■ Material:
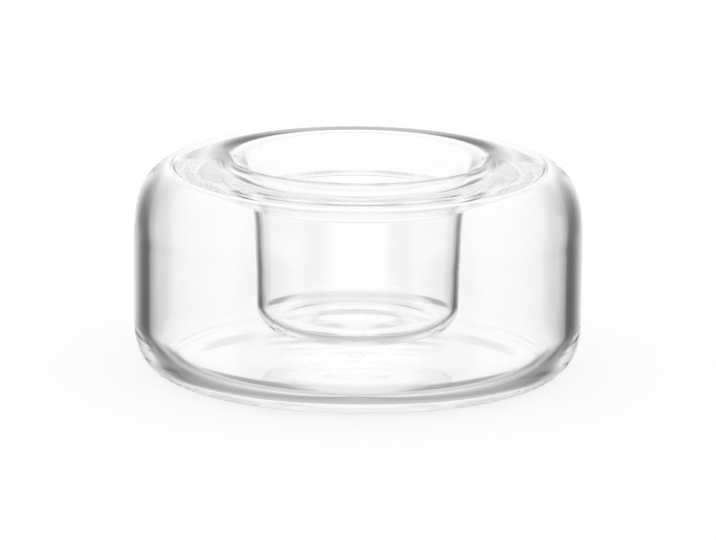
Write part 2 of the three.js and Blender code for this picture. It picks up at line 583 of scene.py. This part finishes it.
span = ramp_of(tree, across, by_bearing(PANEL_SPAN))
tone = add(tree, "ShaderNodeMix", {"data_type": "RGBA"}, {"Factor": span, 7: panel})
tone.inputs[6].default_value = colour(TENT_TONE)
ring = add(tree, "ShaderNodeMath", {"operation": "POWER"}, {0: cards, 1: power.outputs[0]})
tent = add(
    tree,
    "ShaderNodeMix",
    {"data_type": "RGBA", "blend_type": "MULTIPLY", "Factor": 1.0},
    {6: ring.outputs[0], 7: tone.outputs[2]},
)
upper_flag = flag_share(tree, across, upright, FLAG_SPAN, FLAG_HEIGHT)
lower_flags = flag_share(tree, across, upright, SIDE_FLAG_SPAN, SIDE_FLAG_HEIGHT)
flags = add(tree, "ShaderNodeMath", {"operation": "ADD"}, {0: upper_flag, 1: lower_flags})
flagged = add(
    tree,
    "ShaderNodeMix",
    {"data_type": "RGBA"},
    {"Factor": flags.outputs[0], 6: tent.outputs[2]},
)
flagged.inputs[7].default_value = colour(FLAG_TONE)
ray = add(tree, "ShaderNodeLightPath")
through_glass = add(
    tree,
    "ShaderNodeMath",
    {"operation": "MAXIMUM"},
    {0: ray.outputs["Is Transmission Ray"], 1: ray.outputs["Is Glossy Ray"]},
)
seen = add(
    tree,
    "ShaderNodeMix",
    {"data_type": "RGBA"},
    {"Factor": through_glass.outputs[0], 7: flagged.outputs[2]},
)
seen.inputs[6].default_value = colour("#FFFFFF")
strength = add(
    tree,
    "ShaderNodeMath",
    {"operation": "MULTIPLY_ADD", 1: TENT_GAIN, 2: 1.0},
    {0: through_glass.outputs[0]},
)
glow = add(
    tree,
    "ShaderNodeBackground",
    {},
    {"Color": seen.outputs[2], "Strength": strength.outputs[0]},
)
tree.links.new(glow.outputs[0], out.inputs["Surface"])
bpy.context.scene.view_settings.view_transform = "Standard"
# Clear glass leads light along its walls by many mirrored bounces before it comes out.
paths = bpy.context.scene.cycles
paths.max_bounces = paths.glossy_bounces = paths.transmission_bounces = LIGHT_BOUNCES
paths.transparent_max_bounces = LIGHT_BOUNCES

■ Aim of the exercise: Print out the whole listing exactly as it appears.

■ Solution to the exercise:
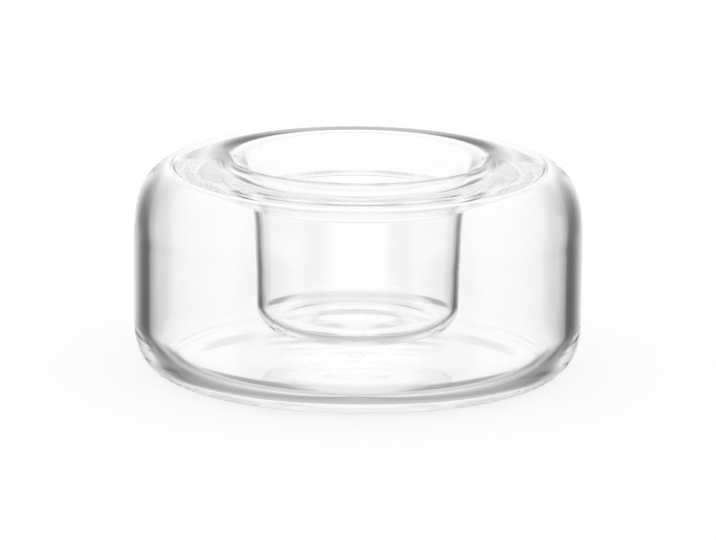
Write part 2 of the three.js and Blender code for this picture. It picks up at line 583 of scene.py. This part finishes it.
span = ramp_of(tree, across, by_bearing(PANEL_SPAN))
tone = add(tree, "ShaderNodeMix", {"data_type": "RGBA"}, {"Factor": span, 7: panel})
tone.inputs[6].default_value = colour(TENT_TONE)
ring = add(tree, "ShaderNodeMath", {"operation": "POWER"}, {0: cards, 1: power.outputs[0]})
tent = add(
    tree,
    "ShaderNodeMix",
    {"data_type": "RGBA", "blend_type": "MULTIPLY", "Factor": 1.0},
    {6: ring.outputs[0], 7: tone.outputs[2]},
)
upper_flag = flag_share(tree, across, upright, FLAG_SPAN, FLAG_HEIGHT)
lower_flags = flag_share(tree, across, upright, SIDE_FLAG_SPAN, SIDE_FLAG_HEIGHT)
flags = add(tree, "ShaderNodeMath", {"operation": "ADD"}, {0: upper_flag, 1: lower_flags})
flagged = add(
    tree,
    "ShaderNodeMix",
    {"data_type": "RGBA"},
    {"Factor": flags.outputs[0], 6: tent.outputs[2]},
)
flagged.inputs[7].default_value = colour(FLAG_TONE)
ray = add(tree, "ShaderNodeLightPath")
through_glass = add(
    tree,
    "ShaderNodeMath",
    {"operation": "MAXIMUM"},
    {0: ray.outputs["Is Transmission Ray"], 1: ray.outputs["Is Glossy Ray"]},
)
seen = add(
    tree,
    "ShaderNodeMix",
    {"data_type": "RGBA"},
    {"Factor": through_glass.outputs[0], 7: flagged.outputs[2]},
)
seen.inputs[6].default_value = colour("#FFFFFF")
strength = add(
    tree,
    "ShaderNodeMath",
    {"operation": "MULTIPLY_ADD", 1: TENT_GAIN, 2: 1.0},
    {0: through_glass.outputs[0]},
)
glow = add(
    tree,
    "ShaderNodeBackground",
    {},
    {"Color": seen.outputs[2], "Strength": strength.outputs[0]},
)
tree.links.new(glow.outputs[0], out.inputs["Surface"])
bpy.context.scene.view_settings.view_transform = "Standard"
# Clear glass leads light along its walls by many mirrored bounces before it comes out.
paths = bpy.context.scene.cycles
paths.max_bounces = paths.glossy_bounces = paths.transmission_bounces = LIGHT_BOUNCES
paths.transparent_max_bounces = LIGHT_BOUNCES